Jordan Peterson and Conrad Black took aim at Bill C-11 – the Liberal government’s online censorship legislation – Tuesday at the third History of Civil Liberties discussion hosted by The Democracy Fund.

Peterson also warned the audience about the rise of artificial intelligence (AI) and its power to change the course of world history in the near future.

On Bill C-11, which could compel social media companies to promote government-determined Canadian content, Black asked Peterson what his advice would be for Canadians to preserve our freedom of expression on the internet. 

“I think we have a blessing in disguise in the Liberal government because they’re too incompetent to be as tyrannical as they want to be,” Peterson began.

“The other thing that will happen is that anyone who has a creative bone in their body once they’re subject to the kind of limitations that the Trudeau government is trying to put on content providers – which is anyone by the way – all those creative people will just leave.”

Peterson continued, “for the typical Canadian, this legislation will really affect them. It will be a priori censoring. The government wants to have control over the search engine strategies. That’s everything, that’s the gateway into the world of information itself. It’s not good!” 

Speaking to True North, AIR Creators Ecosystem spokesperson Nina Peleshenko echoed Peterson’s comments, saying that one of the challenges Canadian content creators will experience is the outflow of talent to other countries caused by the changes Bill C-11 seeks to implement. 

On AI, Peterson warned the crowd of the “head-spinning” power that it will have over society.

“There are things coming down the pipeline with the artificial intelligence stuff that will make your head spin within the next year,” Peterson said. “Giants are going to walk the earth once more and we are going to live through that…maybe.

Peterson spoke about a new AI product called ChatGPT, which can instantly produce long-form text, equations, codes and scientific formulas when prompted by a human user.

Peterson told the crowd that he prompted ChatGPT to write him an essay that would be the 13th rule for his book Beyond Order written in a style that combines the King James Bible with the Tao Te Ching. 

“It was written in about 3 seconds, 4 pages long and it isn’t obvious to me for better or worse that I would be able to tell that I didn’t write it,” Peterson told the stunned crowd.

On the state of Canada’s economy, Peterson and Black lamented the reality that Canadians make 40% less on average of what Americans make. “That’s quite the catastrophe,” Peterson said.

“And 30% less than the Republic of Ireland,” Black added. “When I first went there 60 years ago it was a very poor country and it had no resources. It’s scandalous.”

Peterson then predicted, “we can certainly do worse and we absolutely will.”

“It wouldn’t surprise me at all if within five years we’re at 40% of the US,” Peterson said.

Black concluded by that same time Canada would be passed economically by South Korea, Israel and the Czech Republic.

Peterson – a former University of Toronto professor – also slammed the state of higher education in the West, focusing particularly on the fall of the sciences to the woke movement.

“I don’t think there’s a lot of hope for universities.

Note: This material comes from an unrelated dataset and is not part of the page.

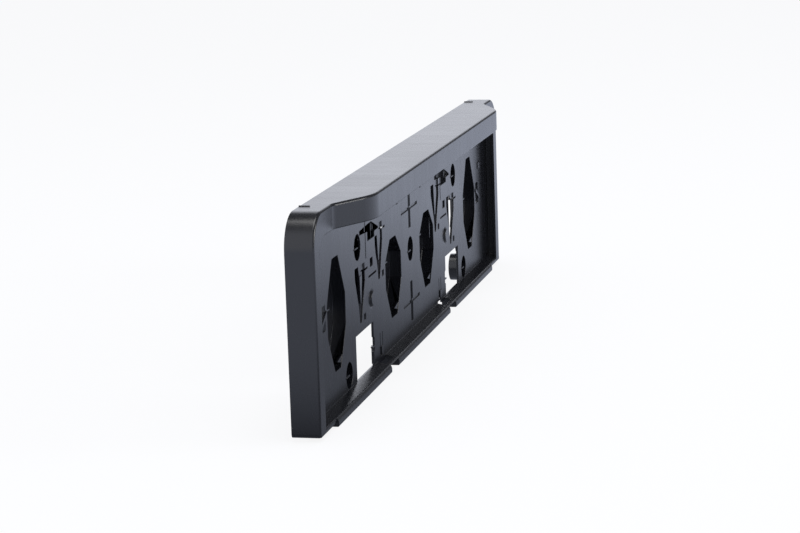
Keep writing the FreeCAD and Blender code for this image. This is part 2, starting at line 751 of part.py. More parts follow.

If you can subvert the entire grant process in Canada to an ideology that purports to claim on moral grounds that the way you should rank scientists is by their skin colour or their gender, there’s no bottom to how corrupt and perverse they can become. So I’m not particularly optimistic on that front. It’s pretty bloody appalling.”

This was the third History of Civil Liberties event hosted by The Democracy Fund this year. The previous two events featured Conrad Black and National Post columnist Rex Murphy.